**Goal**
Each line below should be reproduced without any alteration.
-=-=-=-=-
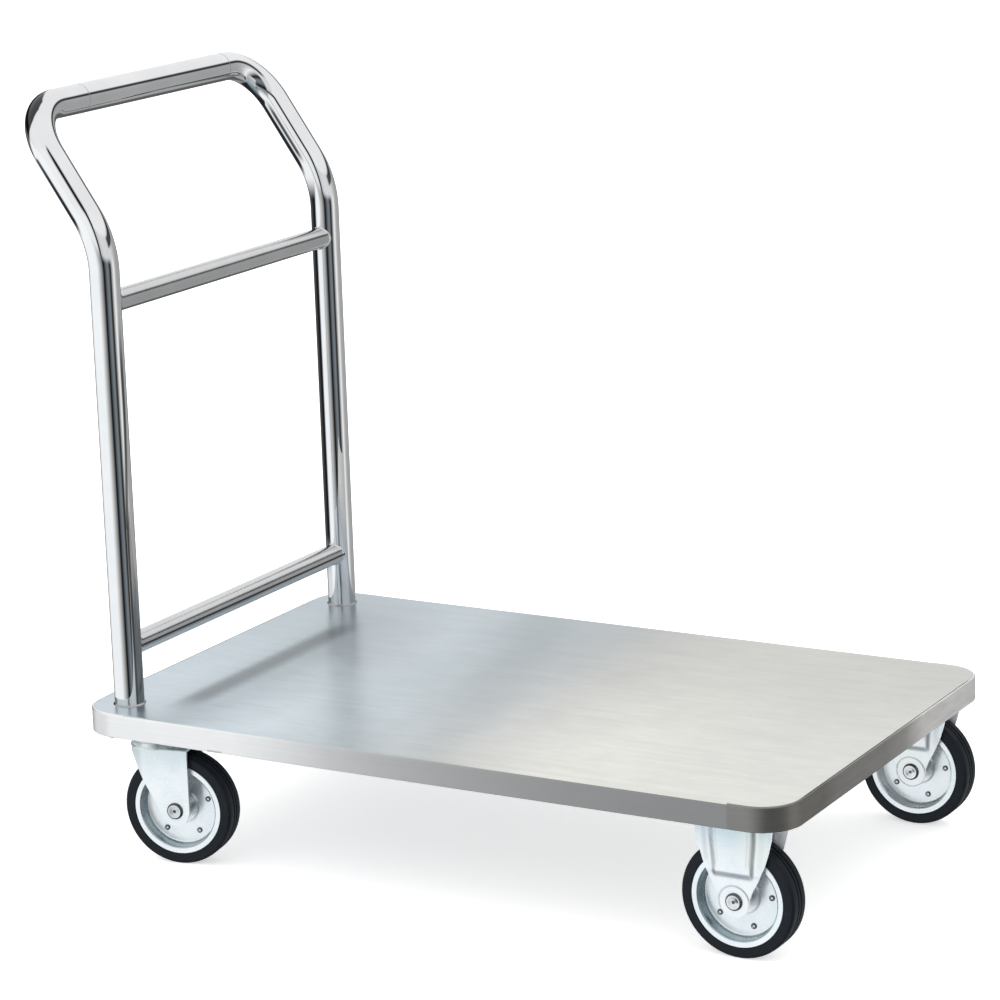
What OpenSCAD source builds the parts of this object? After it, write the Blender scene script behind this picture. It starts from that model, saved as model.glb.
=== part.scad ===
// Flat-bed luggage trolley: folded stainless deck, bent tube handle,
// two rigid casters at the front, two swivel casters under the handle.
// +X is forward (away from the handle), +Y is the trolley's left, +Z is up.
// The ground is z = 0; the origin is under the middle of the whole outline.

/* [Deck] */
// Length of the deck
deck_l = 880; // [820:10:980]
// Width of the deck
deck_w = 550; // [520:10:640]
// Height of the deck's top surface above the ground
deck_h = 178; // [176:1:184]
// Depth of the folded edge
skirt = 27.5; // [26:0.5:32]
// Plan radius of the four deck corners
corner_r = 45; // [44:1:50]
// Thickness of the deck sheet
sheet = 1.5; // [1.2:0.1:2]

/* [Handle] */
// Outside diameter of the handle tube
tube_d = 34; // [32:1:36]
// Wall of the handle tube
tube_wall = 1.5; // [1.2:0.1:2]
// Distance of the uprights from the rear edge of the deck
post_x = 42; // [40:1:46]
// Distance of the uprights from the side edges of the deck
post_y = 46; // [44:1:50]
// Height at which the uprights bend back
kink_h = 708; // [690:1:730]
// Height of the grip's centre line
top_h = 849; // [830:1:900]
// How far the grip lies behind the uprights
reach = 97; // [80:1:110]
// Centre-line radius of the bend in each upright
kink_bend = 110; // [90:5:120]
// Centre-line radius of the two top corners
corner_bend = 58; // [52:1:66]
// Diameter of the two crossbars
bar_d = 25; // [22:1:28]
// Height of the upper crossbar
bar_hi = 639; // [600:1:650]
// Height of the lower crossbar
bar_lo = 243.5; // [230:0.5:300]

/* [Casters] */
// Wheel diameter over the tyre
wheel_d = 130; // [128:1:130]
// Wheel width
wheel_w = 31; // [29:1:31]
// Distance of the rigid axles from the middle of the deck
rigid_x = 372.5; // [360:0.5:374]
// Distance of the rigid wheels from the long centre line
rigid_y = 233; // [226:1:234]
// Distance of the swivel pins from the middle of the deck
swivel_x = 359; // [350:1:362]
// Distance of the swivel pins from the long centre line
swivel_y = 235; // [226:1:235]
// Distance of each swivel wheel's axle behind its swivel pin
trail = 28; // [26:1:30]
// Angle at which the swivel wheels stand
steer = 9.9; // [0:0.1:20]

/* [Hidden] */
$fn = 72;
WR = wheel_d/2;
TR = tube_d/2;
BR = bar_d/2;
lean = atan2(reach, top_h - kink_h);
slant = sqrt(reach*reach + (top_h - kink_h)*(top_h - kink_h));
kink_t = kink_bend*tan(lean/2);
// middle of the deck, so that the whole outline is centred on the origin
CX = (reach + TR - post_x)/2;
PX = CX - deck_l/2 + post_x;
PY = deck_w/2 - post_y;
under = deck_h - sheet;
// length by which each end apron laps along the sides
lap = 20;
// caster mounting
plate_top = deck_h - 22;
plate_bot = plate_top - 4;
web = 2;
plate_x = 90;
plate_y = 76;
bolt_x = 38;
bolt_y = 30;
// fork and wheel
leg_in = 19.5;
leg_out = 22;
crown_top = WR + 73;
crown_t = 2.5;
axle_r = 6;
rim_r = 53;
well_r = 46;
hub_r = 13;
rivet_pcd_r = 34;
// seams of the grip tube
seam_r = -126;
seam_l = 160;

steel = [0.80, 0.81, 0.82];
polish = [0.86, 0.87, 0.88];
zinc = [0.78, 0.82, 0.86];
black = [0.07, 0.08, 0.09];

// ---------- deck ----------

// Plan outline of the deck, pulled in by g all round
module outline(g = 0) {
  r = corner_r - g;
  l = deck_l/2 - corner_r;
  w = deck_w/2 - corner_r;
  union() {
    square([2*l, deck_w - 2*g], center = true);
    square([deck_l - 2*g, 2*w], center = true);
    for (sx = [-1, 1], sy = [-1, 1]) translate([sx*l, sy*w]) circle(r);
  }
}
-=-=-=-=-
**Solved exercise**
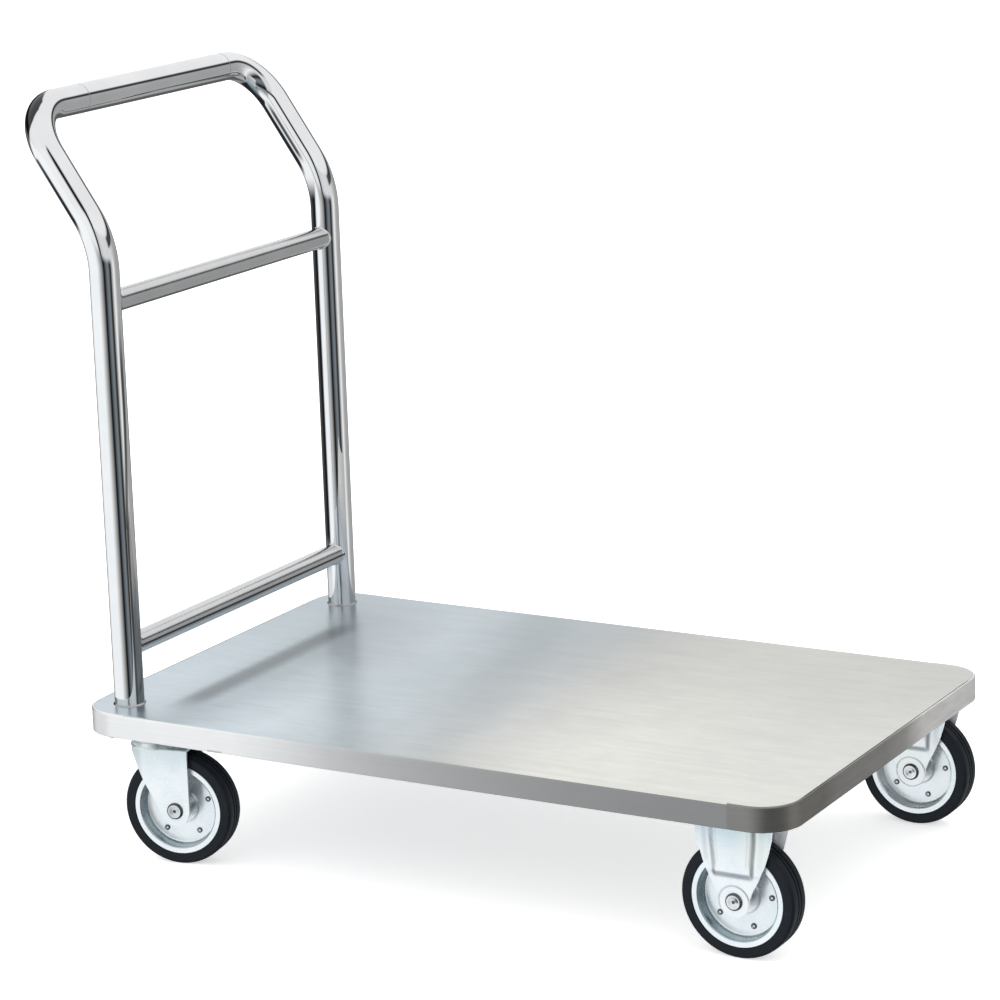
What OpenSCAD source builds the parts of this object? After it, write the Blender scene script behind this picture. It starts from that model, saved as model.glb.
=== part.scad ===
// Flat-bed luggage trolley: folded stainless deck, bent tube handle,
// two rigid casters at the front, two swivel casters under the handle.
// +X is forward (away from the handle), +Y is the trolley's left, +Z is up.
// The ground is z = 0; the origin is under the middle of the whole outline.

/* [Deck] */
// Length of the deck
deck_l = 880; // [820:10:980]
// Width of the deck
deck_w = 550; // [520:10:640]
// Height of the deck's top surface above the ground
deck_h = 178; // [176:1:184]
// Depth of the folded edge
skirt = 27.5; // [26:0.5:32]
// Plan radius of the four deck corners
corner_r = 45; // [44:1:50]
// Thickness of the deck sheet
sheet = 1.5; // [1.2:0.1:2]

/* [Handle] */
// Outside diameter of the handle tube
tube_d = 34; // [32:1:36]
// Wall of the handle tube
tube_wall = 1.5; // [1.2:0.1:2]
// Distance of the uprights from the rear edge of the deck
post_x = 42; // [40:1:46]
// Distance of the uprights from the side edges of the deck
post_y = 46; // [44:1:50]
// Height at which the uprights bend back
kink_h = 708; // [690:1:730]
// Height of the grip's centre line
top_h = 849; // [830:1:900]
// How far the grip lies behind the uprights
reach = 97; // [80:1:110]
// Centre-line radius of the bend in each upright
kink_bend = 110; // [90:5:120]
// Centre-line radius of the two top corners
corner_bend = 58; // [52:1:66]
// Diameter of the two crossbars
bar_d = 25; // [22:1:28]
// Height of the upper crossbar
bar_hi = 639; // [600:1:650]
// Height of the lower crossbar
bar_lo = 243.5; // [230:0.5:300]

/* [Casters] */
// Wheel diameter over the tyre
wheel_d = 130; // [128:1:130]
// Wheel width
wheel_w = 31; // [29:1:31]
// Distance of the rigid axles from the middle of the deck
rigid_x = 372.5; // [360:0.5:374]
// Distance of the rigid wheels from the long centre line
rigid_y = 233; // [226:1:234]
// Distance of the swivel pins from the middle of the deck
swivel_x = 359; // [350:1:362]
// Distance of the swivel pins from the long centre line
swivel_y = 235; // [226:1:235]
// Distance of each swivel wheel's axle behind its swivel pin
trail = 28; // [26:1:30]
// Angle at which the swivel wheels stand
steer = 9.9; // [0:0.1:20]

/* [Hidden] */
$fn = 72;
WR = wheel_d/2;
TR = tube_d/2;
BR = bar_d/2;
lean = atan2(reach, top_h - kink_h);
slant = sqrt(reach*reach + (top_h - kink_h)*(top_h - kink_h));
kink_t = kink_bend*tan(lean/2);
// middle of the deck, so that the whole outline is centred on the origin
CX = (reach + TR - post_x)/2;
PX = CX - deck_l/2 + post_x;
PY = deck_w/2 - post_y;
under = deck_h - sheet;
// length by which each end apron laps along the sides
lap = 20;
// caster mounting
plate_top = deck_h - 22;
plate_bot = plate_top - 4;
web = 2;
plate_x = 90;
plate_y = 76;
bolt_x = 38;
bolt_y = 30;
// fork and wheel
leg_in = 19.5;
leg_out = 22;
crown_top = WR + 73;
crown_t = 2.5;
axle_r = 6;
rim_r = 53;
well_r = 46;
hub_r = 13;
rivet_pcd_r = 34;
// seams of the grip tube
seam_r = -126;
seam_l = 160;

steel = [0.80, 0.81, 0.82];
polish = [0.86, 0.87, 0.88];
zinc = [0.78, 0.82, 0.86];
black = [0.07, 0.08, 0.09];

// ---------- deck ----------

// Plan outline of the deck, pulled in by g all round
module outline(g = 0) {
  r = corner_r - g;
  l = deck_l/2 - corner_r;
  w = deck_w/2 - corner_r;
  union() {
    square([2*l, deck_w - 2*g], center = true);
    square([deck_l - 2*g, 2*w], center = true);
    for (sx = [-1, 1], sy = [-1, 1]) translate([sx*l, sy*w]) circle(r);
  }
}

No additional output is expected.